╭──

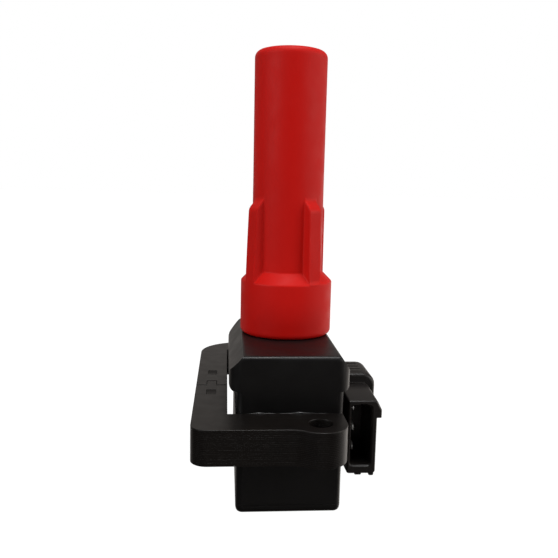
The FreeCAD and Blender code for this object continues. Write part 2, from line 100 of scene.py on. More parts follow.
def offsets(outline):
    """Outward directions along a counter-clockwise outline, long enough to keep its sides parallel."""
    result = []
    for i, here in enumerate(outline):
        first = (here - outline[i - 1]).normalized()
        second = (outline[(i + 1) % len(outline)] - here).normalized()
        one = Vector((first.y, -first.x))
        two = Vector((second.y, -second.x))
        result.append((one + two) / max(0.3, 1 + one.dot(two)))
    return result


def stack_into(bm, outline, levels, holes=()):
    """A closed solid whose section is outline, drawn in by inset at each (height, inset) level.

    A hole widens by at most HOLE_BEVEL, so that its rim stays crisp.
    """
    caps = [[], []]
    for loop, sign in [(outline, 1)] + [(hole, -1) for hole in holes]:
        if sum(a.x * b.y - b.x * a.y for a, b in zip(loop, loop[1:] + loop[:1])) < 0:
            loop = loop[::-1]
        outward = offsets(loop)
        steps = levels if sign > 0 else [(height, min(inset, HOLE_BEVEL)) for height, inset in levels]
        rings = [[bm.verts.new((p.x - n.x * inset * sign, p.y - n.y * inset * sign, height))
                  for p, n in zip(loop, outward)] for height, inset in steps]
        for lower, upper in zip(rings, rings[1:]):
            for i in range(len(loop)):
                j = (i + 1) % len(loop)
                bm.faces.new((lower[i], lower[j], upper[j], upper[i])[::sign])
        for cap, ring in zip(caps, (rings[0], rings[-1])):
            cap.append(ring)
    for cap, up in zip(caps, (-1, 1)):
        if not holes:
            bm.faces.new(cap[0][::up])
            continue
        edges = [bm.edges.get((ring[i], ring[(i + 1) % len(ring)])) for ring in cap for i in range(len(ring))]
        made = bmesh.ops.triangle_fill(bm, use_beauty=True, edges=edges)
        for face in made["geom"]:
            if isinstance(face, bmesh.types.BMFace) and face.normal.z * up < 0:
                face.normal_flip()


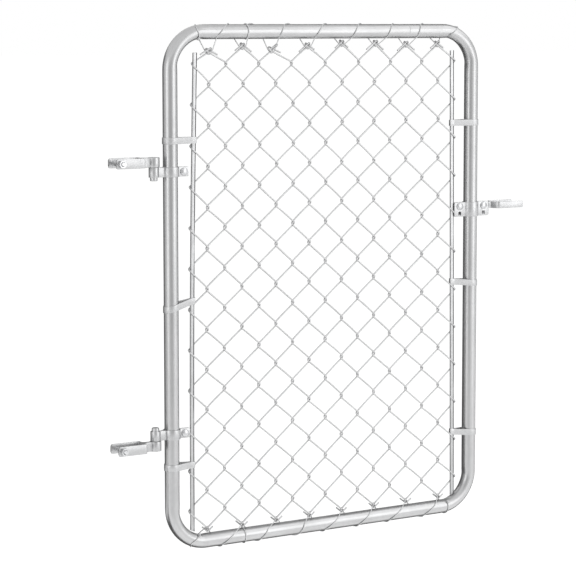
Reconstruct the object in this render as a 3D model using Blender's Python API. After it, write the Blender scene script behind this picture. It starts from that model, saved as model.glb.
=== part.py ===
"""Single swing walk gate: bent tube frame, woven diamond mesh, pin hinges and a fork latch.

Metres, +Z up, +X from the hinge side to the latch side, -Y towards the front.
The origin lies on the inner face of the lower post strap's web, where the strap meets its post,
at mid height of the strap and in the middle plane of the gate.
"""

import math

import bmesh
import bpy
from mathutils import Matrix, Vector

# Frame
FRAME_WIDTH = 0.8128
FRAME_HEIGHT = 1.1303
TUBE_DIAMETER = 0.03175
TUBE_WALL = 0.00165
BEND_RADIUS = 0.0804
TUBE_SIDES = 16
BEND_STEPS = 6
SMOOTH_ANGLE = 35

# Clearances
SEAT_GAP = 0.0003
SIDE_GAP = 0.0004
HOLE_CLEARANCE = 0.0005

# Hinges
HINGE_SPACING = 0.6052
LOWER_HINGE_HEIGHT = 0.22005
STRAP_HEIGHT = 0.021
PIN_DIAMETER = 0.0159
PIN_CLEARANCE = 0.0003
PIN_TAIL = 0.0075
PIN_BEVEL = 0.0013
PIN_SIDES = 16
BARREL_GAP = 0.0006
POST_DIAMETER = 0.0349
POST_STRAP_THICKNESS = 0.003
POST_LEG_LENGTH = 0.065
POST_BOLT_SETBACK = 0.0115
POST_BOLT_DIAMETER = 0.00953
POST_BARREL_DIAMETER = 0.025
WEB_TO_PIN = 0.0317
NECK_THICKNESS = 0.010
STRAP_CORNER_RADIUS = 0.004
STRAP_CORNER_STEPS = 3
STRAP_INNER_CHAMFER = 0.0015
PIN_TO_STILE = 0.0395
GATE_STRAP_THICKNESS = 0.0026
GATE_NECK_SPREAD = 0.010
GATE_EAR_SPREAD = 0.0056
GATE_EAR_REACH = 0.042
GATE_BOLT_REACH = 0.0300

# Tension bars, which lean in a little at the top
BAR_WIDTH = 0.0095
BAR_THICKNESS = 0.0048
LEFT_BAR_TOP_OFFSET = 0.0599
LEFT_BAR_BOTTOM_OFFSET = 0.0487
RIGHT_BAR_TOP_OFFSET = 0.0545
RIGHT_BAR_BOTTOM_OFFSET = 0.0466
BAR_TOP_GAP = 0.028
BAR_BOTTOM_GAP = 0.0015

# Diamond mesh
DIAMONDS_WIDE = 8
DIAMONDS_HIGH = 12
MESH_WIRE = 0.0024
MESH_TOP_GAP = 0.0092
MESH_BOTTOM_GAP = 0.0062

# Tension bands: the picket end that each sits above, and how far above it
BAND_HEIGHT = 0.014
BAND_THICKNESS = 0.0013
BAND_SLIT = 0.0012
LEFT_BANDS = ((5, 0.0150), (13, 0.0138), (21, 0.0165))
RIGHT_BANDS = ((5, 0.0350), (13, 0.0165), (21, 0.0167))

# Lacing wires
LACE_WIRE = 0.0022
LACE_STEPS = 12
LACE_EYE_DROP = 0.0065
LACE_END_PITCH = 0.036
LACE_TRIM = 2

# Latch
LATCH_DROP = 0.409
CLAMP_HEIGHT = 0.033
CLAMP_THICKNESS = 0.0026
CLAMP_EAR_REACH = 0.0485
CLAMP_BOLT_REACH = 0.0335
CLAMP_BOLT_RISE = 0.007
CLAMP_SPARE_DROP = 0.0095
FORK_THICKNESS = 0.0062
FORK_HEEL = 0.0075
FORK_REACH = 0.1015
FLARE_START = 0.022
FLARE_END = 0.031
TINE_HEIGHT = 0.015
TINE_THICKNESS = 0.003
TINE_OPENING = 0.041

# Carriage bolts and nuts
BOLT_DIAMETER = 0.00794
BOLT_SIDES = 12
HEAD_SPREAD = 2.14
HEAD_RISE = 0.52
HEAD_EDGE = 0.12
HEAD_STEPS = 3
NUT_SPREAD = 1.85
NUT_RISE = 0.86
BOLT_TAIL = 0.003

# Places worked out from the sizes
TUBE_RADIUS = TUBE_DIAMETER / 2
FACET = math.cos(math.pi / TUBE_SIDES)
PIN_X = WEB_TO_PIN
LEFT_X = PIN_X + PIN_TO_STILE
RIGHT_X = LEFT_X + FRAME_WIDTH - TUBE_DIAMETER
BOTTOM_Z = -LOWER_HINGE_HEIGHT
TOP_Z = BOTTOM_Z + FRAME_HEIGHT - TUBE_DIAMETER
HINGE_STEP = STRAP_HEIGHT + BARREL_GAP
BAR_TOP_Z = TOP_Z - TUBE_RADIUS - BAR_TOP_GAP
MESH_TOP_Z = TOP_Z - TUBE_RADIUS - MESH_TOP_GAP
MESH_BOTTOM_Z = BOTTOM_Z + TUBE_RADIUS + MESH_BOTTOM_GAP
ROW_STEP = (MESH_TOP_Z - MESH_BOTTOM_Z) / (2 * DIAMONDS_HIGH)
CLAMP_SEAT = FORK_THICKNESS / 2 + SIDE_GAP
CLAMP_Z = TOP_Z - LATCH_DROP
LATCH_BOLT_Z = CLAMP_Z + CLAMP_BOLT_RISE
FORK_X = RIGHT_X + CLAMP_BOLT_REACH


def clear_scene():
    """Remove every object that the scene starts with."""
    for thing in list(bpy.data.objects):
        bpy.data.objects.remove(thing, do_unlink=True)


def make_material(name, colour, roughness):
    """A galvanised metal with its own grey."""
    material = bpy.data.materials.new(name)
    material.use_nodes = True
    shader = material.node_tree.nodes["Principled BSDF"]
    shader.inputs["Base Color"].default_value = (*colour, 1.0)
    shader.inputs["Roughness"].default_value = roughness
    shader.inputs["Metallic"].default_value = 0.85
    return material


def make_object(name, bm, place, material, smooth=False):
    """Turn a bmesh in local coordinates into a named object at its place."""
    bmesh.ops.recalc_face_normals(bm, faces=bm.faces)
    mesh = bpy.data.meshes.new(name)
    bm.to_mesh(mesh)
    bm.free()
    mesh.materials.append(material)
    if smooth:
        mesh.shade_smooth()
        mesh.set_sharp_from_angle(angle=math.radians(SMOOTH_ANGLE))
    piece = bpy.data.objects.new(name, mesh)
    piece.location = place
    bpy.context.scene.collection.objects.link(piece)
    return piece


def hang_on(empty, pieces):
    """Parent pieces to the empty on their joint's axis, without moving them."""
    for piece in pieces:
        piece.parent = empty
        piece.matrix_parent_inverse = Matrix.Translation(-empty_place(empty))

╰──
╭──

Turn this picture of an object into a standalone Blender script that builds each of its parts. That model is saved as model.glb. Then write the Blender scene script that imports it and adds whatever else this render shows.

╰──

Report only the number of lines in the records that include the word "saved".

Result of the task.
2